Aujourd’hui, la réalité de l’Union européenne est totalement différente de celle de ses débuts il y a une vingtaine d’années. La concurrence internationale, complexifiée par l’apparition de nouveaux États en tant qu’acteurs économiques majeurs, est devenue aujourd’hui une lutte pour contrôler les ressources mondiales limitées, au niveau naturel et financier. Est-il alors temps de réévaluer la dimension traditionnelle de l’Union Européenne et de son marché commun ?
Le principe fondateur de l’Union européenne était de réduire les empêchements légaux aux investissements étrangers au nom de la libéralisation. Au contraire, les investissements étrangers, comme les marchés publics internationaux et les outils commerciaux défensifs de l’Europe comme la lutte contre le dumping, est un des facteurs qui mettent la question du patriotisme économique au premier plan.
Le marché commun : une notion en pleine évolution
De par ses engagements historiques pour la libéralisation, l’Union européenne est devenue la plus grande source et la plus grande destination au monde pour les investissements directs étrangers. Mais, tandis que les multinationales continuent à chercher du soutien de la part des gouvernements nationaux, il est désormais clair que la localisation géographique de la prise de décision en entreprises entraîne des conséquences importantes pour la souveraineté et la sécurité nationales.
Par conséquent, la Commission européenne a déjà fait preuve, à plusieurs occasions, d’un désir de dépasser la conception néolibérale traditionnelle du marché commun pour s’adonner, dans une certaine mesure, au patriotisme économique. Le changement d’attitude s’est surtout produit sur les questions de sécurité énergétique.
Outre sa « clause Gazprom » en 2007, la Commission européenne a aussi autorisé les « actions privilégiées » de la France sur GDF Suez. Et depuis 2007 une série de documents produits par la Commission sur les politiques industrielles a de nouveau renforcé l’idée qu’il existe des secteurs « stratégiques » en Europe.
Depuis que la crise financière a éclaté en 2009, la Commission européenne a consacré beaucoup d’efforts à la compétitivité européenne et a identifié plusieurs priorités stratégiques. La stratégie Europe 2020, qui remplace la stratégie de Lisbonne, déjà bien ambitieuse, a reçu les louanges de José Manuel Barroso qui l’a décrite comme « un projet pour le monde de l’après-crise ». Cette stratégie demande de libérer les meilleures cartes pour les marchés étrangers tout en s’adressant de manière agressive à la compétitivité européenne au travers de cinq domaines clés : l’emploi, la recherche et le développement, la durabilité énergétique, l’éducation, la pauvreté et l’exclusion sociale.

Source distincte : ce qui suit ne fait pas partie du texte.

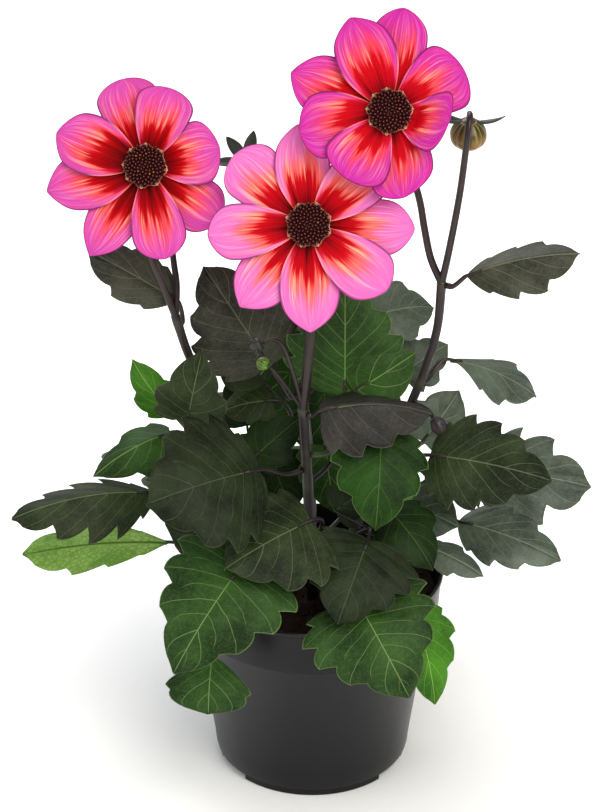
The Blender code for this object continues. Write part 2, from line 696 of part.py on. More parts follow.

Les outils pour que l’Europe soit agressive sur le plan économique
Aujourd’hui, l’Europe est confrontée à un double dilemme : les investissements internationaux étant nécessaires pour la croissance économique, l’Europe doit chercher à attirer les capitaux tout en évitant de perdre le contrôle des entreprises stratégiques ou « vitales ».
Pour ce faire, l’Europe s’est dotée d’outils, parmi lesquels se trouvent, en premier lieu, des restrictions juridiques et des lacunes qui entourent les investissements directs étrangers, qui entrent en jeu quand un investisseur étranger menace de racheter une entreprise considérée comme un champion national. Des exemples d’actions juridiques de ce type existent en France, en Allemagne, Espagne, Italie, pour divers cas.
Peut-on imaginer une approche cohérente en Europe, au nom d’un intérêt stratégique de l’Europe ? Un système commun pour contrôler les investissements directs étrangers ? Une action privilégiée au niveau européen ? Peter Mandelson une fois a plaidé en faveur d’une proposition de l’Union européenne pour la création d’une « action privilégiée » qui garantirait la supervision européenne des « secteurs économiques vitaux » au nom de l’intérêt de l’Europe. Il se pourrait que nous voyions la fin des logiques nationales au sein de l’Europe.